OK - we'd like to erase that smirk of absolute satisfaction from our (the Elders', that is) collective face. But this is difficult to impossible, as the last stage of our diabolical plan (stage 2) of world domination is coming to fruition.
Especially when even the Guardianistas, grinding their teeth, are forced to acknowledge the fact of our total and final victory. Of course, they try to present this fact as some minor local matter, of no import to the rest of the world, but even they could not be that short-sighted. It is no more a matter of denial: we are convinced that they see the near future knocking on their doors already, it is just that they loath to say it loudly and in the open. No matter, we can take this headline for now:
Swazi men queue at clinics to find a cure for Aids - through circumcision
Research cited by Clinton suggests simple procedure reduces chances of infection
This is one of many areas of expertise of the old boy. Besides, he was taken care of by an expert, so no mistakes here.
The procedure takes 30 minutes under local anaesthetic. The patient waits a further 30 minutes to monitor bleeding.
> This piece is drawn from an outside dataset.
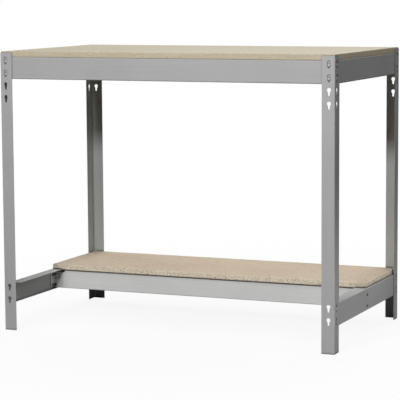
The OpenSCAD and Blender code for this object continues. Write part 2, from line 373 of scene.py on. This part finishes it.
def floor_finish(name):
    """Pale paper that turns white towards its rim, and throws only a little light back up."""
    n = Nodes(name)
    cloud = n.noise(EVEN, 1.5, detail=2.0)
    seen = n.add("ShaderNodeLightPath").outputs["Is Camera Ray"]
    paper = n.ramp(cloud, (0.3, times(0.90, WHITE)), (0.7, times(0.92, WHITE)))
    colour = n.mix(seen, times(FLOOR_GREY, WHITE), paper)
    n.finish(colour, n.grey(cloud, 0.7, 0.8))

    distance = n.add("ShaderNodeVectorMath", operation="LENGTH")
    n.link(n.coords.outputs["Object"], distance.inputs[0])
    fade = n.grey(distance.outputs["Value"], FLOOR_GLOW, 1.0, *FLOOR_FADE)
    white = n.add("ShaderNodeEmission")
    both = n.add("ShaderNodeMixShader")
    n.link(n.maths("MULTIPLY", fade, seen), both.inputs[0])
    n.link(n.shader.outputs[0], both.inputs[1])
    n.link(white.outputs[0], both.inputs[2])
    n.link(both.outputs[0], n.tree.nodes["Material Output"].inputs["Surface"])
    return n.material


# ======== Boards ========

def steps(low, high, step):
    """Places from low to high, evenly spaced about a step apart."""
    count = max(2, round((high - low) / step))
    return [low + (high - low) * i / count for i in range(count + 1)]


def torn(point, inward, rim, crumble):
    """A point of a sawn edge, torn inwards: rim is 1 along the edge's foot and -1 along its top."""
    chip = noise.cell(Vector((
        point.x * CHIPS_ALONG + CHIP_SKEW * point.y * CHIPS_ALONG,
        point.y * CHIPS_ALONG,
        point.z * CHIPS_UP,
    )))
    grain = 0.5 + 0.5 * noise.noise(point * GRAIN)
    depth = crumble * (CHIP_SHARE * abs(chip) + (1.0 - CHIP_SHARE) * grain)
    if rim:
        depth += crumble * (RIM_TEAR + RIM_BITE * max(0.0, noise.noise(point * BITES)))
        point.z += rim * crumble * RIM_WAVE * abs(noise.noise(point * WAVES))
    corner = CORNER_TEAR if inward.length > 1 else 1.0
    return point + inward.normalized() * depth * corner


def box_faces(last, vertex):
    """Faces over the six sides of a grid of points, all turned outwards."""
    faces = []

    def pair(axis, corners):
        """A face on the low side of an axis, and its mirror image on the high side."""
        first, *others = corners
        mirrored = (first, *reversed(others))
        for place, around in ((0, corners), (last[axis], mirrored)):
            faces.append([vertex(*at[:axis], place, *at[axis:]) for at in around])

    for i in range(last[0]):
        for j in range(last[1]):
            pair(2, ((i, j), (i, j + 1), (i + 1, j + 1), (i + 1, j)))
    for k in range(last[2]):
        for i in range(last[0]):
            pair(1, ((i, k), (i + 1, k), (i + 1, k + 1), (i, k + 1)))
        for j in range(last[1]):
            pair(0, ((j, k), (j, k + 1), (j + 1, k + 1), (j + 1, k)))
    return faces


def board(name, node, step, crumble, rows):
    """A board in a CAD board's place: gridded faces, and sawn edges torn inwards only."""
    low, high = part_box(node)
    grid = [
        steps(low.x, high.x, step),
        steps(low.y, high.y, step),
        steps(low.z, high.z, (high.z - low.z) / rows),
    ]
    last = [len(places) - 1 for places in grid]
    index = {}
    points = []
    sawn = []

    def side(place, end):
        """1 at the low side of an axis, -1 at the high side, 0 between them."""
        return (place == 0) - (place == end)

    def vertex(*key):
        if key not in index:
            index[key] = len(points)
            point = Vector([places[at] for places, at in zip(grid, key)])
            inward = Vector((side(key[0], last[0]), side(key[1], last[1]), 0.0))
            if inward.length:
                point = torn(point, inward, side(key[2], last[2]), crumble)
            points.append(point)
            sawn.append(1.0 if inward.length else 0.0)
        return index[key]

    faces = box_faces(last, vertex)
    mesh = bpy.data.meshes.new(name)
    mesh.from_pydata(points, [], faces)
    attribute = mesh.attributes.new("sawn", "FLOAT", "POINT")
    attribute.data.foreach_set("value", sawn)
    mesh.update()
    piece = bpy.data.objects.new(name, mesh)
    bpy.context.scene.collection.objects.link(piece)
    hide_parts(node)
    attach(piece, "root")
    return piece


# ======== Studio ========

def floor():
    """A round sheet of paper under the feet."""
    rim = []
    for i in range(FLOOR_SIDES):
        angle = 2 * math.pi * i / FLOOR_SIDES
        rim.append((FLOOR_RADIUS * math.cos(angle), FLOOR_RADIUS * math.sin(angle), -FLOOR_DROP))
    mesh = bpy.data.meshes.new("floor")
    mesh.from_pydata(rim, [], [tuple(range(FLOOR_SIDES))])
    mesh.materials.append(floor_finish("floor_paper"))
    piece = bpy.data.objects.new("floor", mesh)
    bpy.context.scene.collection.objects.link(piece)


def lights():
    for name, (place, target, width, height, power, spread) in LIGHTS.items():
        data = bpy.data.lights.new(name, "AREA")
        data.shape = "RECTANGLE"
        data.size = width
        data.size_y = height
        data.energy = power
        data.spread = math.radians(spread)
        lamp = bpy.data.objects.new(name, data)
        lamp.location = place
        lamp.rotation_mode = "QUATERNION"
        lamp.rotation_quaternion = (Vector(target) - Vector(place)).to_track_quat("-Z", "Y")
        lamp.visible_camera = False
        bpy.context.scene.collection.objects.link(lamp)


def world():
    """White behind the object, for the camera only: it lights nothing."""
    made = bpy.data.worlds.new("studio")
    made.use_nodes = True
    tree = made.node_tree
    tree.nodes.clear()
    path = tree.nodes.new("ShaderNodeLightPath")
    background = tree.nodes.new("ShaderNodeBackground")
    background.inputs["Color"].default_value = (*WHITE, 1.0)
    out = tree.nodes.new("ShaderNodeOutputWorld")
    tree.links.new(path.outputs["Is Camera Ray"], background.inputs["Strength"])
    tree.links.new(background.outputs[0], out.inputs["Surface"])
    bpy.context.scene.world = made


def camera():
    data = bpy.data.cameras.new("camera")
    data.sensor_width = CAMERA_SENSOR
    data.lens = CAMERA_LENS
    data.clip_end = CAMERA_REACH
    made = bpy.data.objects.new("camera", data)
    azimuth = math.radians(CAMERA_AZIMUTH)
    place = Vector((math.sin(azimuth), -math.cos(azimuth), 0.0)) * CAMERA_DISTANCE
    place.z = CAMERA_HEIGHT
    turn = (Matrix.Rotation(math.radians(CAMERA_YAW), 4, "Z")
            @ Matrix.Rotation(math.radians(90.0 - CAMERA_PITCH), 4, "X")
            @ Matrix.Rotation(math.radians(CAMERA_ROLL), 4, "Z"))
    made.matrix_world = Matrix.Translation(place) @ turn
    bpy.context.scene.collection.objects.link(made)
    bpy.context.scene.camera = made


# ======== Build ========

camera()
lights()
world()
floor()
bpy.context.scene.view_settings.view_transform = "Standard"

paint = {}
for along in "XYZ":
    material_name = "steel_paint_" + along.lower()
    paint[along] = painted_steel(material_name, along, PAINT, PAINT_METALLIC, PAINT_GAP_SHADE)

finishes = {
    "light_steel": painted_steel(
        "light_steel_paint", "X", LIGHT_PAINT, LIGHT_PAINT_METALLIC, LIGHT_PAINT_GAP_SHADE),
    "rivet": riveted("rivet_paint"),
    "zinc": dull_zinc("dull_zinc"),
    "smooth_board": smooth_board_finish("sanded_board"),
    "raw_chipboard": chipboard_finish("raw_chipboard"),
}


def steel_direction(node):
    """The axis that a steel part's sheet was rolled along: its longest side."""
    low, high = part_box(node)
    size = high - low
    return "XYZ"[max(range(3), key=lambda axis: size[axis])]


for part in frame["record"]["subparts"]:
    node, wanted = part["node"], part["material_slot"]
    if wanted == "painted_steel":
        material = paint[steel_direction(node)]
    else:
        material = finishes[wanted]
    mesh = frame["nodes"][node].data
    mesh.materials.clear()
    mesh.materials.append(material)

worktop = board("worktop_board", "top_board", SMOOTH_STEP, SMOOTH_CRUMBLE, SMOOTH_ROWS)
shelf = board("shelf_board", "lower_board", CHIPBOARD_STEP, CHIPBOARD_CRUMBLE, CHIPBOARD_ROWS)
for piece, wanted in ((worktop, "smooth_board"), (shelf, "raw_chipboard")):
    piece.data.materials.append(finishes[wanted])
An hour after the operation, a pleased Mr Shabange left the clinic. "It's pain, but really it is not so bad," he said.
And Mr Shabange is right - as far as he and his friends are concerned, there is nothing to worry about. However, the procedure could be simplified in some special cases, and then...
The demand for circumcision rose last year when local press reported the findings of a South African study showing circumcised men to be 61-75% less likely to be infected by the virus.
Aids, shmaids - come on, folks, we all know who is behind all this noise, don't we? After all, the Elders were already accused in inventing and spreading the Aids virus, so it does not have to take a big shot Pulitzer level journo to connect the dots, see what I mean?
So, the second half of the match goes to us as well, and there are no replays or penalty time. The globe is ours - why, it is another matter, we are not that sure ourselves...
Now, about the near future knocking on the Guardianistas' doors. We intend to leave you somewhere for the end of the list, guys. Meanwhile, taking into account the possible different levels of pain during and after the surgery, please reconsider your behavior. A list of suggestions will be sent over shortly , and you shall have some lead time to repent and to mend your ways. Just for starters - begin learning the words of Hatikva*. The music is undoubtedly known to you, after all it was stolen from Smetana. And forget bacon and other treif - it is reserved solely for the Elders' operatives in the field from now on.
Oh, and two more things for you to remember:
- References to the previously performed circumcision are not taken into account.
- Please, no sudden moves during the surgery - the New Administration is not responsible for the results in any way.
- * In Hebrew, of course, it goes without saying.